Defendant complains of rulings of the court excluding evidence, of certain findings, and of the decree.

1. Upon the trial defendant sought to show the limited amount of water which had been or could be used upon plaintiff Lowry's lands and the amount used and necessary to be used on defendant's land, but the court excluded the evidence.
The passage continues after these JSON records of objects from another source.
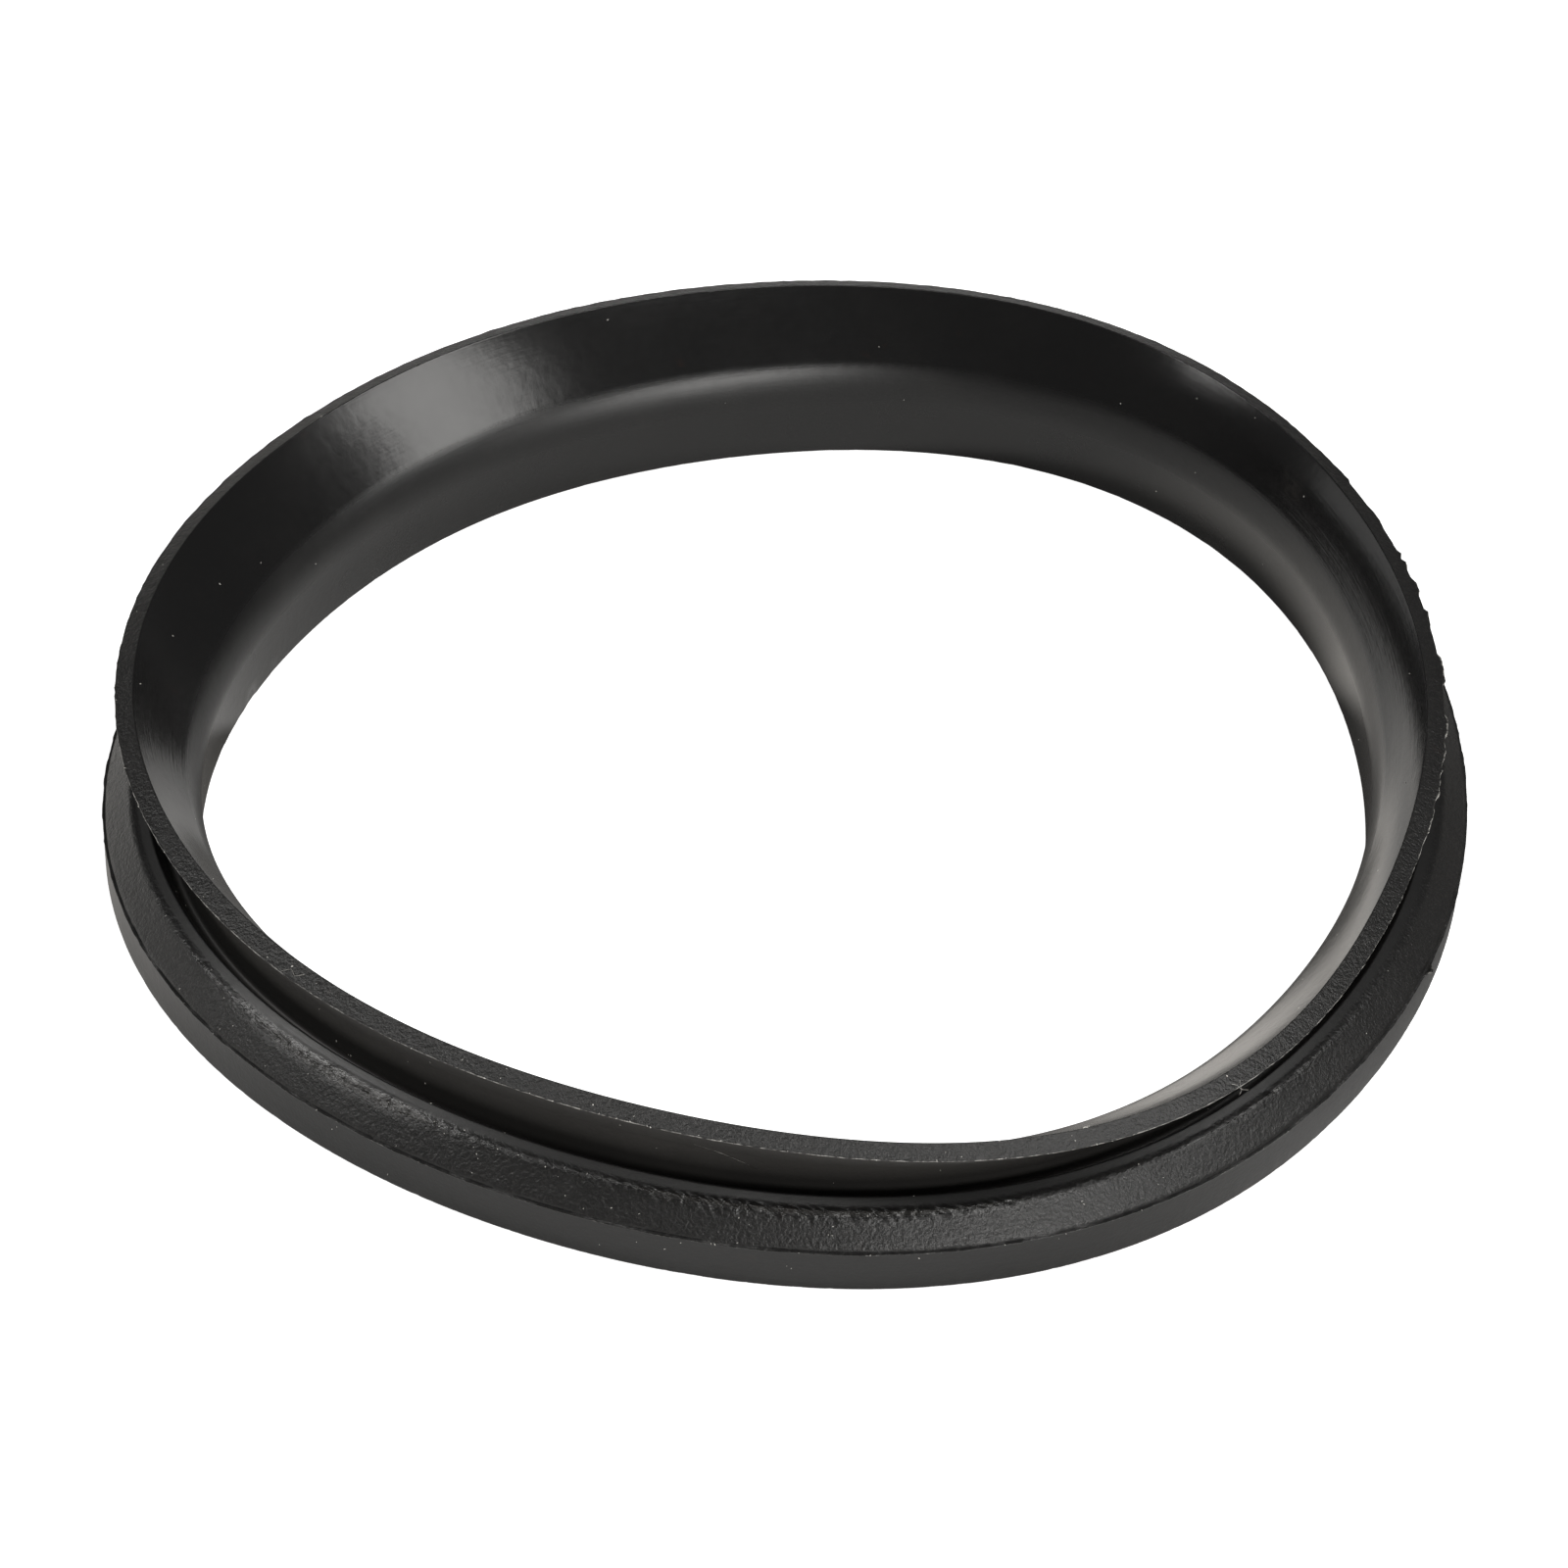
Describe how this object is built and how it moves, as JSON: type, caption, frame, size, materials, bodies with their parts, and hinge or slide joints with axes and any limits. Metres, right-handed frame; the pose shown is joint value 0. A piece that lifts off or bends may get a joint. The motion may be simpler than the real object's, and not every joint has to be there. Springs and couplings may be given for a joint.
{
  "type": "sealing ring",
  "caption": "One-piece moulded rubber sealing ring with a plain bore, a flat back face, a V groove and a thin conical lip that seals against a face.",
  "frame": {"origin": "centre of the flat back face, on the axis of the bore", "axes": "+Z along the axis of the bore, from the back face towards the lip; X and Y are alike, because the ring is round"},
  "size_m": [0.1706, 0.1706, 0.0212],
  "materials": {
    "black_rubber": "satin moulded rubber, matt and fine grained on the chamfer, smooth on the inner cone"
  },
  "bodies": {
    "root": {"sealing_ring": "black_rubber"}
  },
  "joints": []
}
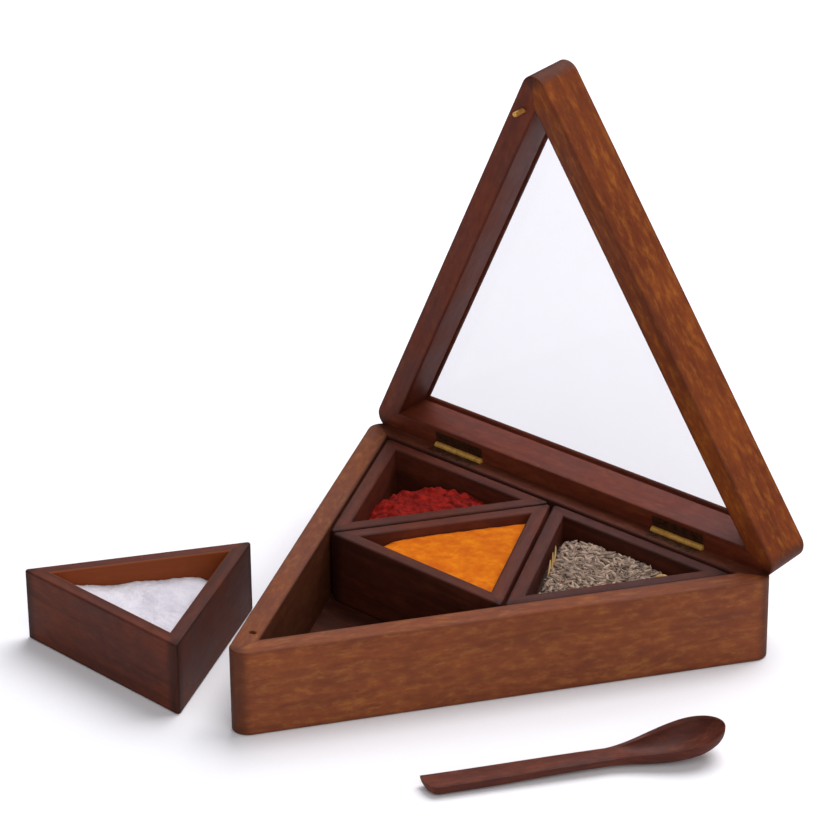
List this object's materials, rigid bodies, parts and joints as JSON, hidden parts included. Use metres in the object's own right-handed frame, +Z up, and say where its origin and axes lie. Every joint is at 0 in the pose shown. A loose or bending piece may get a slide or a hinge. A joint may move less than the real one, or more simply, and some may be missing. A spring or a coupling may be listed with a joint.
{
  "type": "spice box",
  "caption": "Triangular wooden spice box with mitred walls, a hinged glass lid open on brass butt hinges, loose triangular cups of spice and a small wooden spoon.",
  "frame": {"origin": "centre of the box's triangular underside, on the surface it stands on", "axes": "+Z up; +Y towards the hinged back side; the front corner of the triangle points to -Y"},
  "size_m": [0.2528, 0.2031, 0.2127],
  "materials": {
    "box_wood": "satin oiled sheesham",
    "lid_wood": "satin oiled sheesham",
    "cup_wood": "satin dark sheesham",
    "spoon_wood": "satin dark sheesham",
    "brass": "aged brass",
    "glass": "clear float glass",
    "chilli": "coarse red powder",
    "turmeric": "fine yellow powder",
    "cumin": "dry seeds",
    "salt": "fine white grains"
  },
  "bodies": {
    "box": {"box_right_wall": "box_wood", "box_left_wall": "box_wood", "box_back_wall": "box_wood", "base_panel": "box_wood", "left_hinge_box_leaf": "brass", "right_hinge_box_leaf": "brass", "left_hinge_pin": "brass", "right_hinge_pin": "brass", "box_leaf_screws": "brass"},
    "lid": {"lid_right_rail": "lid_wood", "lid_left_rail": "lid_wood", "lid_back_rail": "lid_wood", "lid_glass": "glass", "left_hinge_lid_leaf": "brass", "right_hinge_lid_leaf": "brass", "lid_leaf_screws": "brass", "lid_locating_pin": "brass"},
    "chilli_cup": {"chilli_cup_right_wall": "cup_wood", "chilli_cup_left_wall": "cup_wood", "chilli_cup_back_wall": "cup_wood", "chilli_cup_floor": "cup_wood", "chilli_powder": "chilli"},
    "turmeric_cup": {"turmeric_cup_right_wall": "cup_wood", "turmeric_cup_left_wall": "cup_wood", "turmeric_cup_back_wall": "cup_wood", "turmeric_cup_floor": "cup_wood", "turmeric_powder": "turmeric"},
    "cumin_cup": {"cumin_cup_right_wall": "cup_wood", "cumin_cup_left_wall": "cup_wood", "cumin_cup_back_wall": "cup_wood", "cumin_cup_floor": "cup_wood", "cumin_seeds": "cumin"},
    "salt_cup": {"salt_cup_right_wall": "cup_wood", "salt_cup_left_wall": "cup_wood", "salt_cup_back_wall": "cup_wood", "salt_cup_floor": "cup_wood", "salt_heap": "salt"},
    "spoon": {"spoon": "spoon_wood"}
  },
  "joints": [
    {"name": "lid_hinge", "type": "hinge", "parent": "box", "child": "lid", "pos_m": [0, 0.05987, 0.0336], "axis": [-1, 0, 0], "range_deg": [-83.25, 0]},
    {"name": "chilli_cup_lift", "type": "slide", "parent": "box", "child": "chilli_cup", "axis": [0, 0, 1], "range_m": [0, 0.055]},
    {"name": "turmeric_cup_lift", "type": "slide", "parent": "box", "child": "turmeric_cup", "axis": [0, 0, 1], "range_m": [0, 0.055]},
    {"name": "cumin_cup_lift", "type": "slide", "parent": "box", "child": "cumin_cup", "axis": [0, 0, 1], "range_m": [0, 0.055]},
    {"name": "salt_cup_lift", "type": "slide", "parent": "box", "child": "salt_cup", "axis": [0, 0, 1], "range_m": [0, 0.055]},
    {"name": "spoon_lift", "type": "slide", "parent": "box", "child": "spoon", "axis": [0, 0, 1], "range_m": [0, 0.055]}
  ]
}
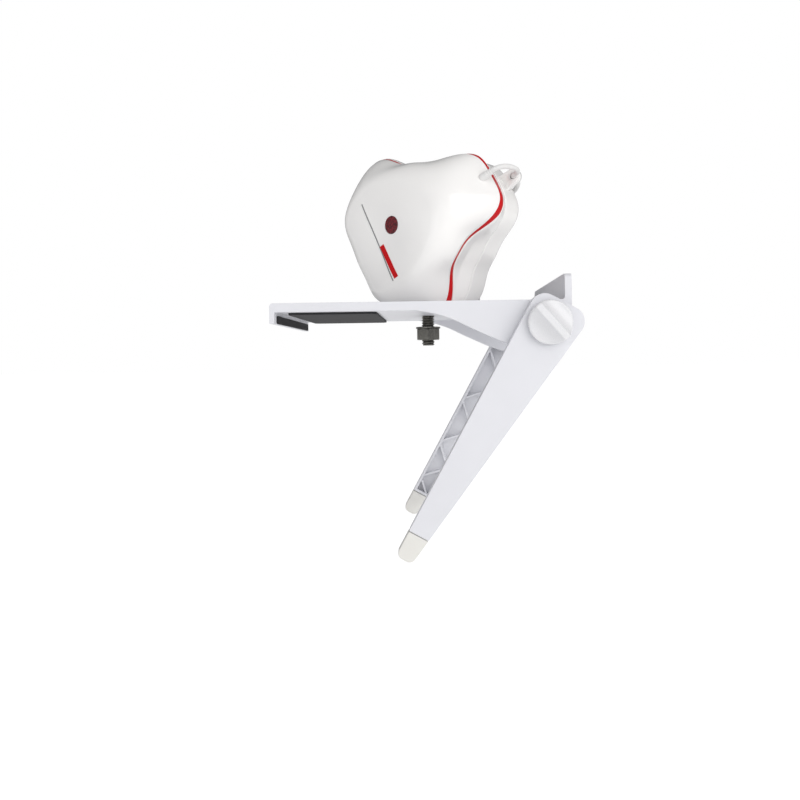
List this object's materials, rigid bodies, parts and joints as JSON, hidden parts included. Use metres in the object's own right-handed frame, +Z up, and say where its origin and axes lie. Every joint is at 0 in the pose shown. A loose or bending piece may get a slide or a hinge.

The respective water rights of these parties were not involved directly, but if plaintiff Lowry had grounded her title to the ditches in controversy upon prescription exclusively, the evidence would have been material. The extent of an easement acquired by adverse user is measured by the extent of the use. Section 4512, Rev. Codes; 9 R. C. L. 788, and cases cited. The court decreed to each party a one-half interest in the ditches, without reference to the extent of the use of them by either. Plaintiff Lowry pleaded title by prescription, but relied also upon the fact that the ditches had been constructed by her predecessors at a time when the land over which they were constructed and now owned by defendant was open, public land of the United States, and the evidence given by defendant himself fully sustains this latter theory.

Sections 2339 and 2340, United States Revised Statutes (U. S. Comp. St. §§ 4647, 4648), in effect grant to the owner of a water right the right to construct ditches over the public lands for the purpose of conducting water for irrigation purposes, and in effect declare that the subsequent entryman on such lands takes them burdened with the easement. Cottonwood Ditch Co. v. Thom, 39 Mont. 115, 101 P. 825, 104 P. 281. Upon the undisputed evidence, Johnson and Madson became the owners of lateral No. 3 and the sublateral by virtue of the fact that they constructed them on public land, and as such owners they were entitled to use them, and the extent of their use was of no concern to defendant, in the absence of a showing of abandonment. Evidence of limited use or of nonuser would not alone establish abandonment ( Moore v. Sherman, 52 Mont. 542, 159 P. 966), and upon this theory of the case, the offered evidence was immaterial.